**EXERCISE MATERIALS**
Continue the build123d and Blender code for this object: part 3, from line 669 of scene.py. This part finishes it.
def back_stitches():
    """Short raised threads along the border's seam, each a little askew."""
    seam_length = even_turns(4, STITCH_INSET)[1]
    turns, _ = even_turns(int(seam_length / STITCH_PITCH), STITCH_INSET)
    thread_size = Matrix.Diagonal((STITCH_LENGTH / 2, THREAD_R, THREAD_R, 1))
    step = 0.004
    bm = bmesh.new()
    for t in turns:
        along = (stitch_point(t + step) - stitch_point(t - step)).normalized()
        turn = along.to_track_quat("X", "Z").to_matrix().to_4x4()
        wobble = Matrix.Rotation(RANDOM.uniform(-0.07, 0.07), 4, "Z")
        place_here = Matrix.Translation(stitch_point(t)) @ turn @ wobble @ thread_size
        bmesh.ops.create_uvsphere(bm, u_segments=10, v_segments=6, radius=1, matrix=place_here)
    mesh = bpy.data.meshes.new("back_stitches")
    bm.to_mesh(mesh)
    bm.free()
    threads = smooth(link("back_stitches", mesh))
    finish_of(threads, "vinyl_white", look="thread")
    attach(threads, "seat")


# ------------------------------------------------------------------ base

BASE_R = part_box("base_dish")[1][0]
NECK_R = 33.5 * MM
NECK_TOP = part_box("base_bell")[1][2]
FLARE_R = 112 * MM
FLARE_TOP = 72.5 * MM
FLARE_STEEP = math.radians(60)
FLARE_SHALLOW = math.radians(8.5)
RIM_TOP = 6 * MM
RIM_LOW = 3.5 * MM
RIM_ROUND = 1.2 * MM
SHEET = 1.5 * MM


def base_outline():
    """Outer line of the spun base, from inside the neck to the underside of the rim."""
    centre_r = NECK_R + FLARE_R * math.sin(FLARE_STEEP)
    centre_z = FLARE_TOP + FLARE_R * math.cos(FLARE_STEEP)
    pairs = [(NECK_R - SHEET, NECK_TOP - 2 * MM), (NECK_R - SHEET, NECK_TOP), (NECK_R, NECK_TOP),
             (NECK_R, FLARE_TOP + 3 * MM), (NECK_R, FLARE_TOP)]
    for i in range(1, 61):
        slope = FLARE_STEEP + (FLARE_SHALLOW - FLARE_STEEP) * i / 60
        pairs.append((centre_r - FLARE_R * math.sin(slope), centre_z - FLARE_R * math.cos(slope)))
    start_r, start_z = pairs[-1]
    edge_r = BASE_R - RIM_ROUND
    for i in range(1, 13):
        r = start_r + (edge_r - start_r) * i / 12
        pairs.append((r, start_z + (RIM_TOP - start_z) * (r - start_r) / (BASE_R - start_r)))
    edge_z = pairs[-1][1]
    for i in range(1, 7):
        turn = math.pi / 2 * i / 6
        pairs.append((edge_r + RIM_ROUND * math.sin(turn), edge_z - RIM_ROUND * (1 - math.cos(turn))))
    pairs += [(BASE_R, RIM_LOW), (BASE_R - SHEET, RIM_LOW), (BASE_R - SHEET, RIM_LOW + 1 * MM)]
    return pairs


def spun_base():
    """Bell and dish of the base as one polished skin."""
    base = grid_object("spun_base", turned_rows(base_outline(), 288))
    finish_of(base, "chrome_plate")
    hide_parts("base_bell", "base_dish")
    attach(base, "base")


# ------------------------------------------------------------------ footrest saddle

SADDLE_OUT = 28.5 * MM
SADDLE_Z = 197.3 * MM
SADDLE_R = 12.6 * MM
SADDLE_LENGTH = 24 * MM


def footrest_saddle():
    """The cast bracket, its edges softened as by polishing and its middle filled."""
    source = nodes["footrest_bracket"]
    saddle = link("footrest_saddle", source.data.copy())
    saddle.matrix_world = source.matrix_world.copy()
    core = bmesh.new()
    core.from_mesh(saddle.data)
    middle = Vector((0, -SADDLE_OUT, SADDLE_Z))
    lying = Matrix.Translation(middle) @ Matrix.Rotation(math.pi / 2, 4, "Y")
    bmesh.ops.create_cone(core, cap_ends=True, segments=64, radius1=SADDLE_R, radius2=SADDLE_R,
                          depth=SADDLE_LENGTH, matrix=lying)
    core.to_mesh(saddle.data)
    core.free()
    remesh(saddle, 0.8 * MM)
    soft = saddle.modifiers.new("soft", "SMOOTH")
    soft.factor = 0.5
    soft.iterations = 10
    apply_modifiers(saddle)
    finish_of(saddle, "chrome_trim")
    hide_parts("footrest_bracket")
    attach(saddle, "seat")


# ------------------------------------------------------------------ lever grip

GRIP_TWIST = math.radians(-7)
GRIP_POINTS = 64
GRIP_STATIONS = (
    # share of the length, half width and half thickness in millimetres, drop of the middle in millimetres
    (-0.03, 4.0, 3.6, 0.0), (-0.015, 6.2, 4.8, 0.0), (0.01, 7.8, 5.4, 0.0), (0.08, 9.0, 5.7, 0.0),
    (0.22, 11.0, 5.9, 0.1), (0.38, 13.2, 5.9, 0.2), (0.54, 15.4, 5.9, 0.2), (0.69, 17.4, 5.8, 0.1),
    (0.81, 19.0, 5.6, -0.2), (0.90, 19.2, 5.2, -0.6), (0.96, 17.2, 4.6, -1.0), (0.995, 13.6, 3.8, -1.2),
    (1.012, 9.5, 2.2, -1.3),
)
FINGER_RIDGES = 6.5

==

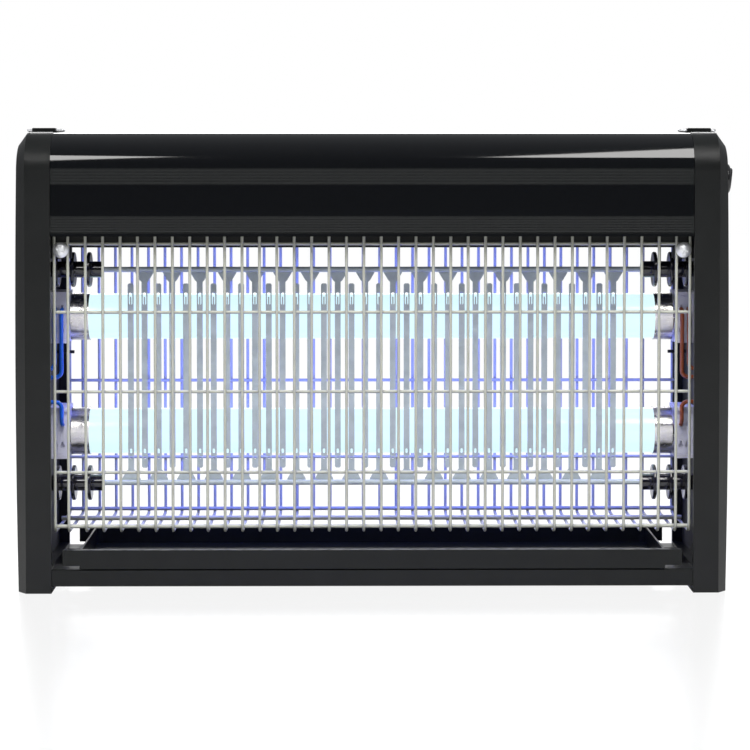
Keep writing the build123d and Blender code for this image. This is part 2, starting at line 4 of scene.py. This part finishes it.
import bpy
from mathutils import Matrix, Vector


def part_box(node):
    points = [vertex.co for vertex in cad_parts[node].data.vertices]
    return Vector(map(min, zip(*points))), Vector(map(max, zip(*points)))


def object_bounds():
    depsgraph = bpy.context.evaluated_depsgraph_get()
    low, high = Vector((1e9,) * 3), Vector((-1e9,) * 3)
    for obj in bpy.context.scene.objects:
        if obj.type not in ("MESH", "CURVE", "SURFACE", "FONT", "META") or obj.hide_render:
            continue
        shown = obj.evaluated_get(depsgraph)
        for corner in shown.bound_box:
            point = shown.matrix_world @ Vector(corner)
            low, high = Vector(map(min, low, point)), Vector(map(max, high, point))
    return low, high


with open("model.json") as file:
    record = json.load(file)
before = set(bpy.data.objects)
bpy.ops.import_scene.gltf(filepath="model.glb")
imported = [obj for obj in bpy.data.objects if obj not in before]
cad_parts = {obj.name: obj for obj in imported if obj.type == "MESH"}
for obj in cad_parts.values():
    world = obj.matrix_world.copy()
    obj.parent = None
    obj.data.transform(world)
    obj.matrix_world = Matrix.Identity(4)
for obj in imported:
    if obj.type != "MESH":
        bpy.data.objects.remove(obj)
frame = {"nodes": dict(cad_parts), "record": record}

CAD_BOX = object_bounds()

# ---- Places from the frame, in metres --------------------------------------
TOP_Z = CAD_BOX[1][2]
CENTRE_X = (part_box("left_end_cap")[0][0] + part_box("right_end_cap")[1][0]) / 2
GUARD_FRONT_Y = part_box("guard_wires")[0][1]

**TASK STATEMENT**
Repeat word for word the stretch of lines from the one with "for corner in" down to the one with "CAD_BOX = object_bounds()", both included.

**RESPONSE TO THIS EXERCISE**
        for corner in shown.bound_box:
            point = shown.matrix_world @ Vector(corner)
            low, high = Vector(map(min, low, point)), Vector(map(max, high, point))
    return low, high


with open("model.json") as file:
    record = json.load(file)
before = set(bpy.data.objects)
bpy.ops.import_scene.gltf(filepath="model.glb")
imported = [obj for obj in bpy.data.objects if obj not in before]
cad_parts = {obj.name: obj for obj in imported if obj.type == "MESH"}
for obj in cad_parts.values():
    world = obj.matrix_world.copy()
    obj.parent = None
    obj.data.transform(world)
    obj.matrix_world = Matrix.Identity(4)
for obj in imported:
    if obj.type != "MESH":
        bpy.data.objects.remove(obj)
frame = {"nodes": dict(cad_parts), "record": record}

CAD_BOX = object_bounds()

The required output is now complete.